■ Data provided:
■ ■ ■

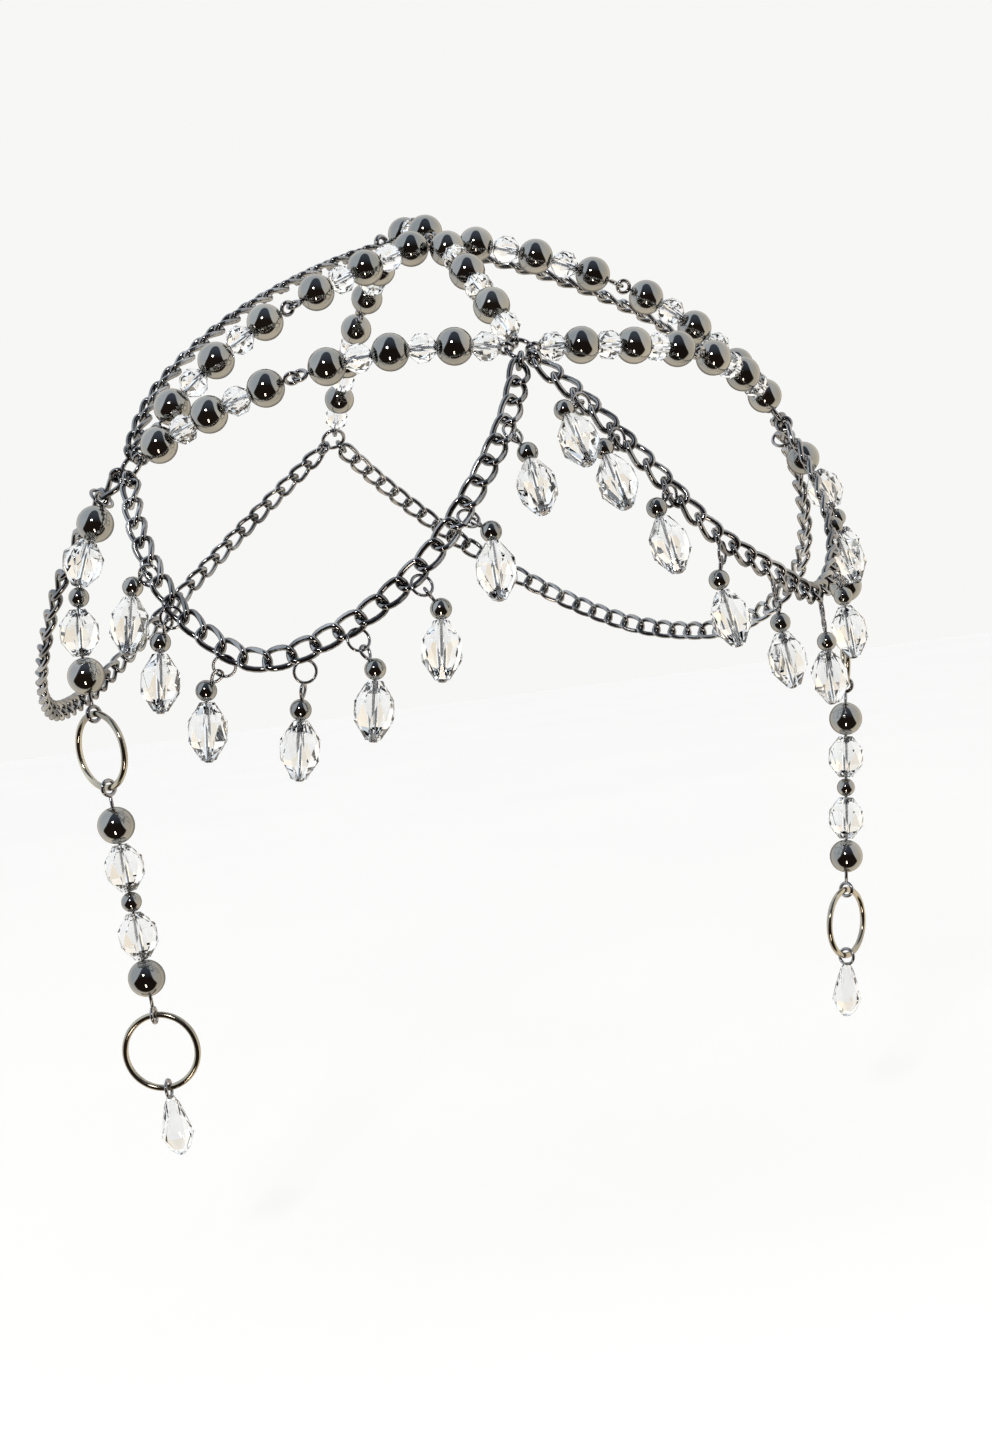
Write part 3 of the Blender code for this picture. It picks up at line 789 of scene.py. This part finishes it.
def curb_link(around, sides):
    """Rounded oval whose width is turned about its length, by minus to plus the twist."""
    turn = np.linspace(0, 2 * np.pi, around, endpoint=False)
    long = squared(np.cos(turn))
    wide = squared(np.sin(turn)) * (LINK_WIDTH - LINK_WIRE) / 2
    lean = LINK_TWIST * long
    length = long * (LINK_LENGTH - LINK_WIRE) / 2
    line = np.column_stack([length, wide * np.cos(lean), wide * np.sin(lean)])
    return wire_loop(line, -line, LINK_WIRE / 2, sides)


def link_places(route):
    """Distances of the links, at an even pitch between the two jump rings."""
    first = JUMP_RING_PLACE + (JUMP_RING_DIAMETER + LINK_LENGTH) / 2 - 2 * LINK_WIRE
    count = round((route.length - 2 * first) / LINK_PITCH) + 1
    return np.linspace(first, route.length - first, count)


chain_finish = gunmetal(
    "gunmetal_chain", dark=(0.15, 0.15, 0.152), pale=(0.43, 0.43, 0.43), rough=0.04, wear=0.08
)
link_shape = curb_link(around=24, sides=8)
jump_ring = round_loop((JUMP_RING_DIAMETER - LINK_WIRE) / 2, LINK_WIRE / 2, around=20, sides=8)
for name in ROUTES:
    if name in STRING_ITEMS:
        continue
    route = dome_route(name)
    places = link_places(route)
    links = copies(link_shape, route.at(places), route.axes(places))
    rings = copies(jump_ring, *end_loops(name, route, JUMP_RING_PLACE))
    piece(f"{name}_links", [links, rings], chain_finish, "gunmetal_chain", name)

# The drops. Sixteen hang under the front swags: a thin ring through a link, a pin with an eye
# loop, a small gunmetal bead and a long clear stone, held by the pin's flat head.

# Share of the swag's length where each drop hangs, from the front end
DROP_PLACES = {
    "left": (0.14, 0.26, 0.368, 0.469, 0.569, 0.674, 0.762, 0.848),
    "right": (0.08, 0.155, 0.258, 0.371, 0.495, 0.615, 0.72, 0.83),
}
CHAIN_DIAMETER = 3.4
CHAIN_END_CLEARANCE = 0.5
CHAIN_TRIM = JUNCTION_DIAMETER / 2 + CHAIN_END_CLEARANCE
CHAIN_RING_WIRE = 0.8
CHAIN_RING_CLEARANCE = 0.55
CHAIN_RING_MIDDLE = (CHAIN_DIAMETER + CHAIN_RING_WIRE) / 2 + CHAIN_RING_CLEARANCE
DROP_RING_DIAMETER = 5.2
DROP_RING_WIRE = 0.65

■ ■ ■

■ Task to complete: Take the listing above and set it down exactly.

■ Result of this exercise:
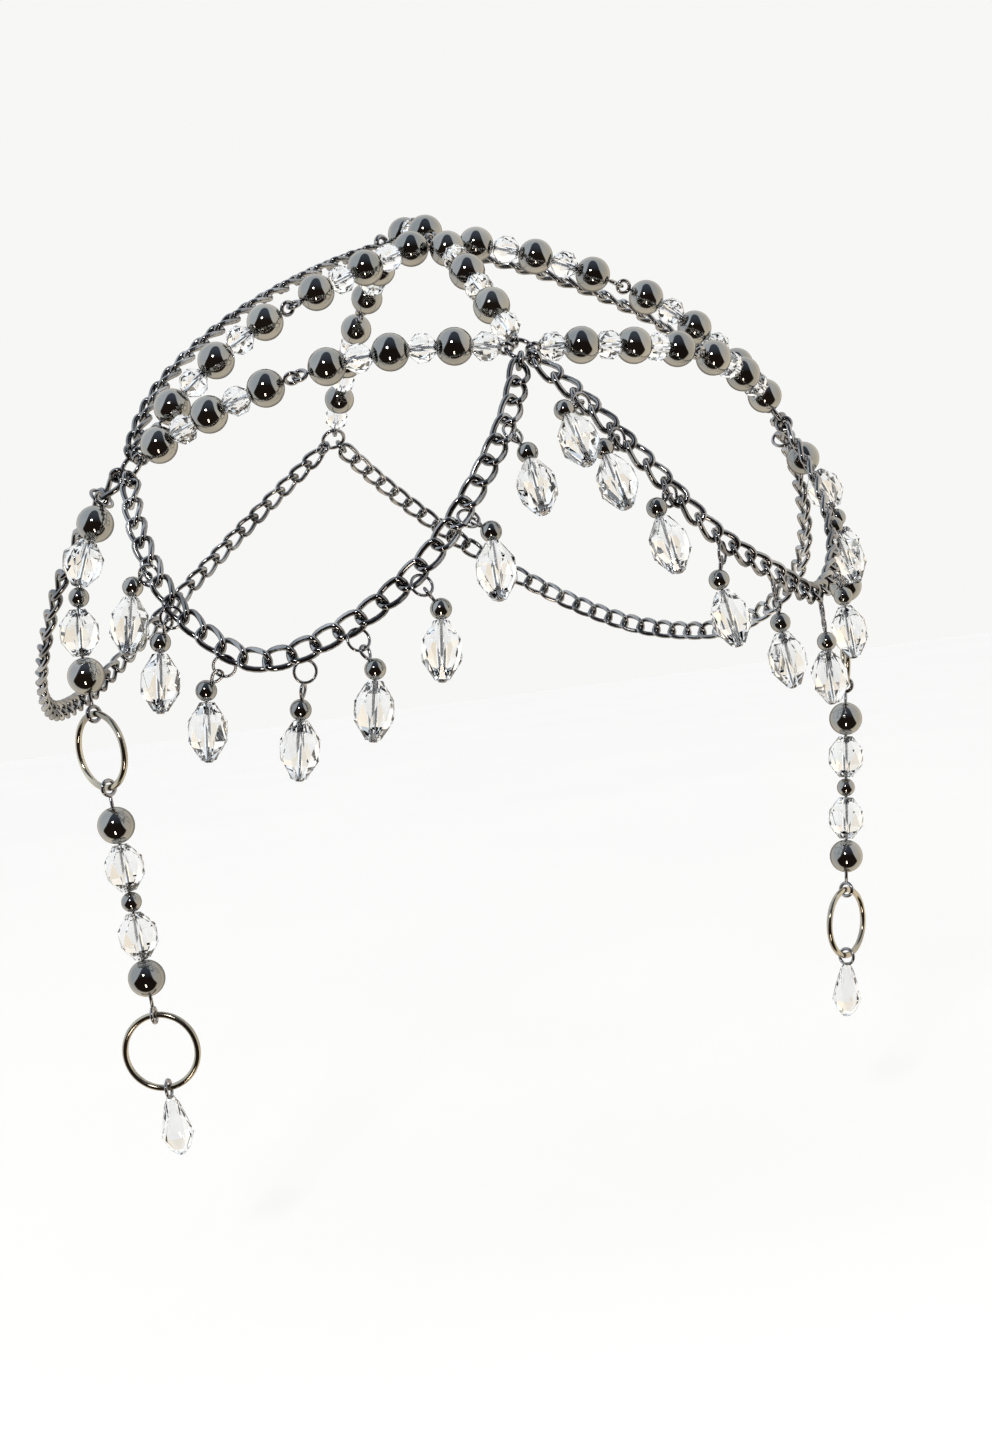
Write part 3 of the Blender code for this picture. It picks up at line 789 of scene.py. This part finishes it.
def curb_link(around, sides):
    """Rounded oval whose width is turned about its length, by minus to plus the twist."""
    turn = np.linspace(0, 2 * np.pi, around, endpoint=False)
    long = squared(np.cos(turn))
    wide = squared(np.sin(turn)) * (LINK_WIDTH - LINK_WIRE) / 2
    lean = LINK_TWIST * long
    length = long * (LINK_LENGTH - LINK_WIRE) / 2
    line = np.column_stack([length, wide * np.cos(lean), wide * np.sin(lean)])
    return wire_loop(line, -line, LINK_WIRE / 2, sides)


def link_places(route):
    """Distances of the links, at an even pitch between the two jump rings."""
    first = JUMP_RING_PLACE + (JUMP_RING_DIAMETER + LINK_LENGTH) / 2 - 2 * LINK_WIRE
    count = round((route.length - 2 * first) / LINK_PITCH) + 1
    return np.linspace(first, route.length - first, count)


chain_finish = gunmetal(
    "gunmetal_chain", dark=(0.15, 0.15, 0.152), pale=(0.43, 0.43, 0.43), rough=0.04, wear=0.08
)
link_shape = curb_link(around=24, sides=8)
jump_ring = round_loop((JUMP_RING_DIAMETER - LINK_WIRE) / 2, LINK_WIRE / 2, around=20, sides=8)
for name in ROUTES:
    if name in STRING_ITEMS:
        continue
    route = dome_route(name)
    places = link_places(route)
    links = copies(link_shape, route.at(places), route.axes(places))
    rings = copies(jump_ring, *end_loops(name, route, JUMP_RING_PLACE))
    piece(f"{name}_links", [links, rings], chain_finish, "gunmetal_chain", name)

# The drops. Sixteen hang under the front swags: a thin ring through a link, a pin with an eye
# loop, a small gunmetal bead and a long clear stone, held by the pin's flat head.

# Share of the swag's length where each drop hangs, from the front end
DROP_PLACES = {
    "left": (0.14, 0.26, 0.368, 0.469, 0.569, 0.674, 0.762, 0.848),
    "right": (0.08, 0.155, 0.258, 0.371, 0.495, 0.615, 0.72, 0.83),
}
CHAIN_DIAMETER = 3.4
CHAIN_END_CLEARANCE = 0.5
CHAIN_TRIM = JUNCTION_DIAMETER / 2 + CHAIN_END_CLEARANCE
CHAIN_RING_WIRE = 0.8
CHAIN_RING_CLEARANCE = 0.55
CHAIN_RING_MIDDLE = (CHAIN_DIAMETER + CHAIN_RING_WIRE) / 2 + CHAIN_RING_CLEARANCE
DROP_RING_DIAMETER = 5.2
DROP_RING_WIRE = 0.65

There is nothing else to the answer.